Im not aware of the Locke/Filmer controversy, and, because of that, I cant comment anything here.
Atropos said:
Again, the supposition here is that all must benefit for a society to be legitimate. I would argue that, on the whole, this is broadly the case under capitalism, but we're debating theory here, so I will simply comment that I believe the responsibility of society to be the upholding of "freedom of contract" broadly defined - i.e. the ability of X to negotiate with Y, or indeed to choose not to do so, on grounds defined entirely by X and Y.

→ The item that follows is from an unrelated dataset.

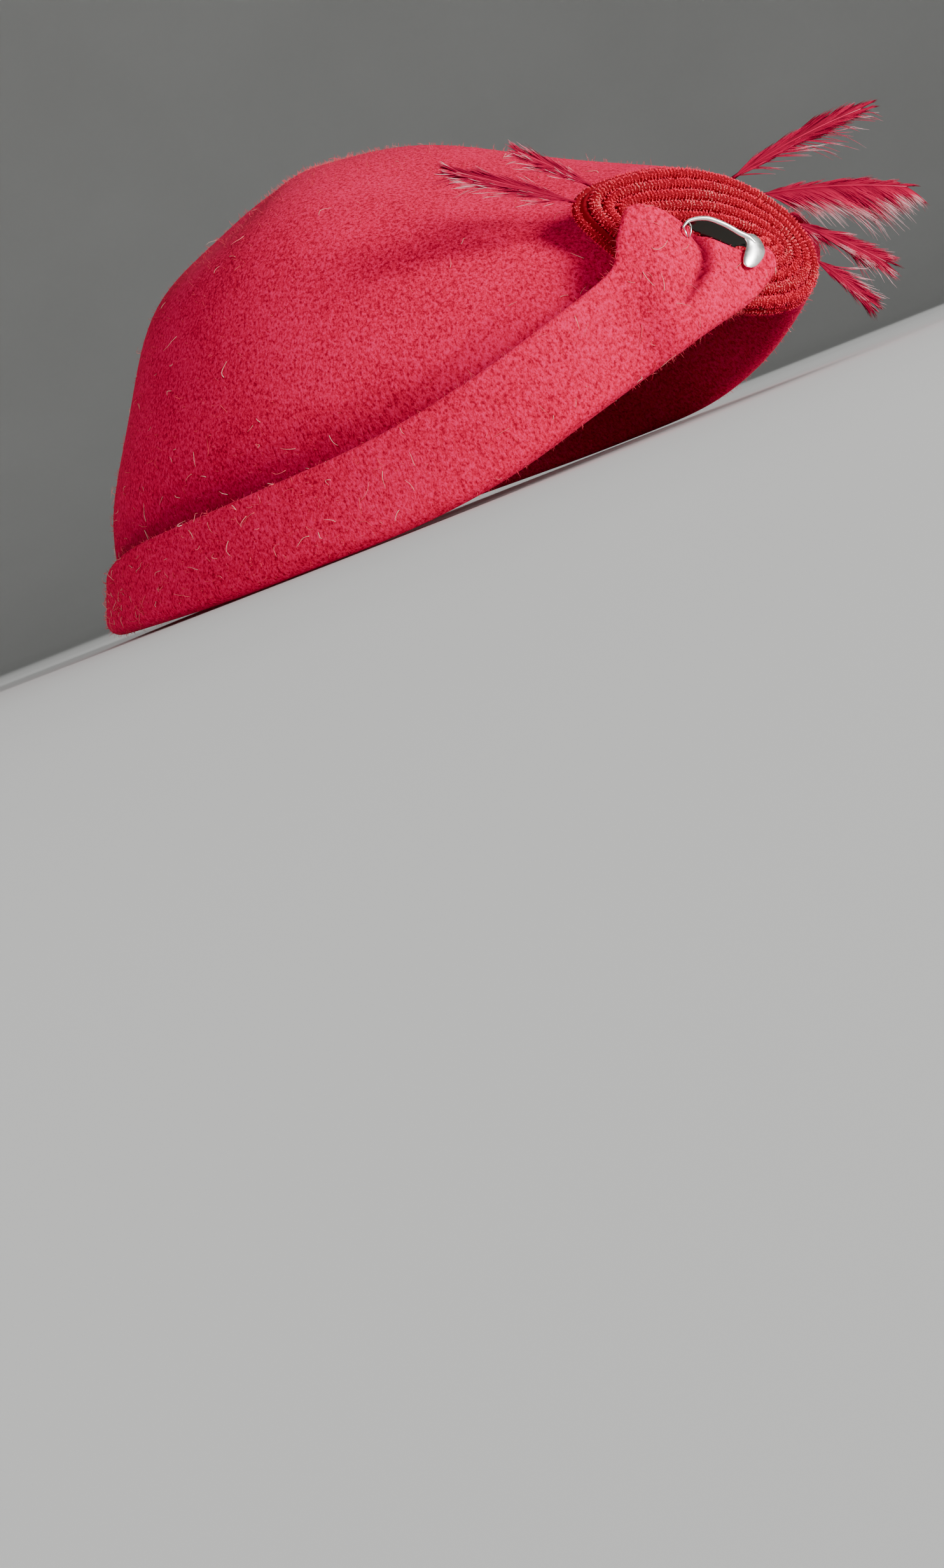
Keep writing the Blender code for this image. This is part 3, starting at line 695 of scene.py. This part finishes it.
rim = (
    # along, up, out of the cockade: lengths in mm
    (-12.9, -5.0, 4.6),
    (-11.7, -3.5, 5.0),
    (-9.9, -2.6, 5.1),
    (-7.9, -2.0, 5.1),
    (-5.7, -1.8, 5.1),
    (-2.5, -2.4, 5.1),
    (-0.4, -3.2, 5.2),
    (1.6, -4.1, 5.3),
    (3.6, -4.9, 5.5),
    (5.2, -6.2, 5.5),
)
foot = (
    (-12.4, -5.4, 3.6),
    (-11.3, -5.0, 2.6),
    (-9.6, -5.0, 1.8),
    (-7.8, -5.2, 1.4),
    (-5.8, -5.6, 1.2),
    (-2.8, -6.6, 1.2),
    (-0.6, -7.4, 1.4),
    (1.4, -8.1, 1.9),
    (3.2, -8.8, 2.8),
    (4.4, -8.6, 4.2),
)
stations = 46
stop_short = 0.0007    # where the plate would meet the felt, it ends this far before it
at = np.linspace(0, len(rim) - 1, stations)
rim_line = at_pad(smooth_through(rim, at))
foot_line = at_pad(smooth_through(foot, at))
for i, (upper, lower) in enumerate(zip(rim_line, foot_line)):
    way = Vector(lower - upper)
    met = felt_tree.ray_cast(Vector(upper), way.normalized(), way.length + stop_short)[3]
    if met is not None:
        foot_line[i] = upper + (lower - upper) / way.length * (met - stop_short)
metal_sheet("clip_plate", rim_line, foot_line, np.full(stations, -0.0002), 0.0004, metal_with_painted_reflection)

rim_half_wide = np.linspace(0.30, 0.75, stations)
rim_outer = at_pad(smooth_through(rim, at) + np.outer(rim_half_wide, (0.15, 0.9, 0.35)))
rim_inner = at_pad(smooth_through(rim, at) - np.outer(rim_half_wide, (0.15, 0.9, -0.15)))
rolled = metal_sheet("clip_rim", rim_outer, rim_inner, np.linspace(0.0004, 0.0006, stations), 0.0005,
                     bright_finish)
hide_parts("metal_clip")

lobe_upper = (
    (3.0, -3.9, 5.4),
    (5.6, -3.9, 5.6),
    (7.5, -5.3, 5.4),
    (8.1, -7.4, 5.3),
    (7.2, -9.5, 5.2),
    (5.6, -11.3, 5.1),
    (3.9, -12.2, 5.1),
)
lobe_lower = (
    (2.8, -5.2, 5.4),
    (3.2, -6.3, 5.5),
    (3.0, -7.5, 5.4),
    (2.5, -8.8, 5.3),
    (2.1, -10.2, 5.2),
    (2.1, -11.5, 5.1),
    (2.8, -12.2, 5.1),
)
stations = 31
lobe_swell = 0.0007 * np.sin(np.linspace(0.25, math.pi - 0.1, stations))
at = np.linspace(0, len(lobe_upper) - 1, stations)
metal_sheet("clip_lobe", at_pad(smooth_through(lobe_upper, at)), at_pad(smooth_through(lobe_lower, at)),
            lobe_swell, 0.0006, bright_finish)

prong_half = 0.00022
prongs = np.stack([
    at_pad(((-12.9, -5.0, 4.9), (-12.9, -5.6, 5.4), (-12.5, -6.5, 5.4), (-11.9, -7.3, 5.0))),
    at_pad(((-11.2, -3.6, 5.1), (-11.1, -4.8, 5.7), (-11.2, -6.2, 5.5), (-11.4, -7.2, 5.0))),
])
wires = strands("clip_prongs", prongs, np.full(prongs.shape[:2], prong_half), 1.0,
                np.broadcast_to(np.array(pad_out), prongs.shape), np.full(2, 0.5), bright_finish)


# Feathers. Six dyed feathers are tucked behind the cockade: four plumes fan out to the wearer's
# left, and two short ones point up and back at the right. Each has a stiff quill and loose, swept
# barbs.
barb_half_widths = np.array((0.10, 0.12, 0.11, 0.09, 0.06, 0.02)) / 1000
quill_steps = 24

feather_finish, shader, place = new_finish("dyed_feather", Roughness=0.7, Specular_IOR_Level=0.08)
chart = Socket(place.tree, place.tree.nodes.new("ShaderNodeUVMap").outputs["UV"])
along_barb = chart.node("ShaderNodeSeparateXYZ", {}, {"Vector": chart}, 0)
tone = chart.node("ShaderNodeSeparateXYZ", {}, {"Vector": chart}, 1)
paleness = along_barb ** 2.0 * (tone * 1.15) + tone * 0.25
feather_colour = place.node("ShaderNodeValToRGB", {"stops": (
    (0.0, (0.16, 0.0003, 0.014)),
    (0.28, (0.38, 0.0010, 0.038)),
    (0.62, (0.66, 0.014, 0.085)),
    (1.0, (0.90, 0.55, 0.57)),
)}, {"Fac": paleness})
place.feed(shader.inputs["Base Color"], feather_colour)


def bent(start, middle, tip, at):
    """Points on a smooth bend through three places."""
    start, middle, tip = (np.array(p) / 1000 for p in (start, middle, tip))
    pull = 2 * middle - (start + tip) / 2
    t = np.asarray(at)[:, None]
    return start * (1 - t) ** 2 + pull * 2 * t * (1 - t) + tip * t ** 2


def feather(number, start, middle, tip, vanes, seed):
    """A quill through three places in mm, and its barbs. Each vane gives its side, count, length,
    root and tip angle, sag, spread and paleness."""
    chance = np.random.default_rng(seed)
    at = np.linspace(0, 1, quill_steps)
    shaft = bent(start, middle, tip, at)[None]
    facing = np.broadcast_to(np.array(pad_out), shaft.shape)
    routes, widths, tones, lying = [], [], [], []
    for side, count, length, root_angle, tip_angle, sag, spread, pale in vanes:
        t = np.sort(chance.uniform(0.02, 1.0, count))
        root = bent(start, middle, tip, t)
        ahead = bent(start, middle, tip, t + 0.01) - root
        ahead /= np.linalg.norm(ahead, axis=1, keepdims=True)
        across = np.cross(np.array(pad_out), ahead)
        across /= np.linalg.norm(across, axis=1, keepdims=True)
        clump = np.floor(t * 17 + chance.uniform(0, 0.6, count))
        together = np.random.default_rng(seed + 50).normal(0, 1, (40, 3))[clump.astype(int)]
        own = chance.normal(0, 1, (count, 3))
        reach = length * (0.35 + 0.65 * np.sin(math.pi * np.clip(t * 0.80 + 0.15, 0, 1)))
        reach = reach * (1 + 0.16 * together[:, 2] + 0.10 * own[:, 2])
        steps = len(barb_half_widths)
        route = np.empty((count, steps, 3))
        route[:, 0] = root
        for step in range(1, steps):
            share = step / (steps - 1)
            turn = math.radians(1) * (root_angle + (tip_angle - root_angle) * share
                                      + spread * (together[:, 0] * 5 + own[:, 0] * 3) * share)
            way = ahead * np.cos(turn)[:, None] + across * (side * np.sin(turn))[:, None]
            lift = spread * (0.08 * together[:, 1] + 0.06 * own[:, 1]) * share
            way = way + np.outer(lift, pad_out) - np.array([0, 0, 1.0]) * (sag * share ** 1.5)
            way /= np.linalg.norm(way, axis=1, keepdims=True)
            route[:, step] = route[:, step - 1] + way * (reach / (steps - 1))[:, None]
        routes.append(route)
        widths.append(np.outer(chance.uniform(0.8, 1.2, count), barb_half_widths))
        tones.append(np.clip(pale + 0.18 * together[:, 1] + 0.15 * own[:, 1], 0, 1))
        lying.append(np.broadcast_to(np.array(pad_out), route.shape))
    vane = strands(f"feather_{number}_barbs", np.concatenate(routes), np.concatenate(widths), 0.45,
                   np.concatenate(lying), np.concatenate(tones), feather_finish)
    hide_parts(f"feather_{number}")
    quill = strands(f"feather_{number}_quill", shaft,
                    np.linspace(0.00055, 0.00012, quill_steps)[None], 0.9,
                    facing, np.full(1, 0.55), feather_finish)


# side, count, length, root angle, tip angle, sag, spread, paleness
feather(1, (-5.9, -94.7, 48.7), (15.2, -103.4, 52.7), (36.1, -113.1, 54.6), (
    (1, 1000, 0.0120, 13, 2, 0.00, 0.6, 0.00),
    (-1, 900, 0.0110, 13, 4, 0.03, 0.7, 0.04),
    (-1, 50, 0.0140, 24, 22, 0.10, 2.0, 0.70),
), 21)
feather(2, (-0.1, -97.6, 42.9), (18.6, -107.0, 39.2), (36.5, -117.1, 33.1), (
    (1, 500, 0.0080, 16, 4, 0.00, 0.8, 0.12),
    (-1, 800, 0.0130, 28, 34, 0.35, 1.3, 0.50),
    (-1, 90, 0.0150, 34, 46, 0.50, 2.0, 0.95),
), 22)
feather(3, (5.4, -100.1, 34.2), (14.2, -105.8, 26.6), (22.2, -111.4, 17.9), (
    (1, 420, 0.0090, 20, 8, 0.00, 0.9, 0.15),
    (-1, 460, 0.0095, 22, 14, 0.15, 1.1, 0.30),
    (-1, 50, 0.0110, 30, 24, 0.30, 2.2, 0.90),
), 23)
feather(4, (6.6, -101.3, 24.5), (10.5, -104.6, 17.8), (13.5, -107.6, 10.6), (
    (1, 300, 0.0080, 20, 10, 0.00, 1.0, 0.20),
    (-1, 300, 0.0080, 22, 12, 0.05, 1.2, 0.30),
    (1, 40, 0.0100, 26, 20, 0.00, 2.2, 0.85),
), 24)
feather(5, (-41.7, -73.0, 55.4), (-53.2, -66.6, 62.8), (-65.2, -60.5, 69.9), (
    (1, 260, 0.0100, 12, 5, 0.00, 1.0, 0.20),
    (-1, 300, 0.0100, 12, 5, 0.00, 0.9, 0.20),
    (1, 60, 0.0130, 22, 16, 0.00, 2.2, 0.85),
), 25)
feather(6, (-36.9, -75.7, 57.7), (-43.0, -71.8, 64.1), (-50.0, -68.3, 70.0), (
    (1, 130, 0.0080, 14, 6, 0.00, 1.2, 0.30),
    (-1, 130, 0.0080, 14, 6, 0.00, 1.2, 0.30),
    (1, 30, 0.0100, 24, 16, 0.00, 2.2, 0.90),
), 26)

Id say that it would only be an ideal setting if society gratned that Y and X had the same start, or at least minimized differences so that volition and interest, not urgent necessity, became the drive of both parts. Today, much of the free contracting that happens is only free in a reductive definition of freedom that which despict only coercion, and not necessity to keep with your chosen terms.
Atropos said:
I think, actually, that the last-named problem can possibly be largely resolved. I posted a thread here a while ago about a concept called negative income tax, which would mitigate if not resolve the problem of incentives by insuring that individuals would always take home more if they earned more. You will notice that I am being entirely inconsistent here - outlining a system for mitigating "injustice" while denying that it exists. The reason is that my gut feeling (which tells me that civilization should not allow a person to starve) is in conflict with my intellect (which tells me that all government action is necessarily coercive, or it would be unnecessary).
No debate necessary here. However, please do provide a link to your proposal. Its always interesting to see new approaches to end the misery in our little earth.
Atropos said:
To end on a more positive note: Thank you for rescuing this thread from the flame-fest it was becoming.
This is my gift. This is my course [/spiderman responsibility rant mode].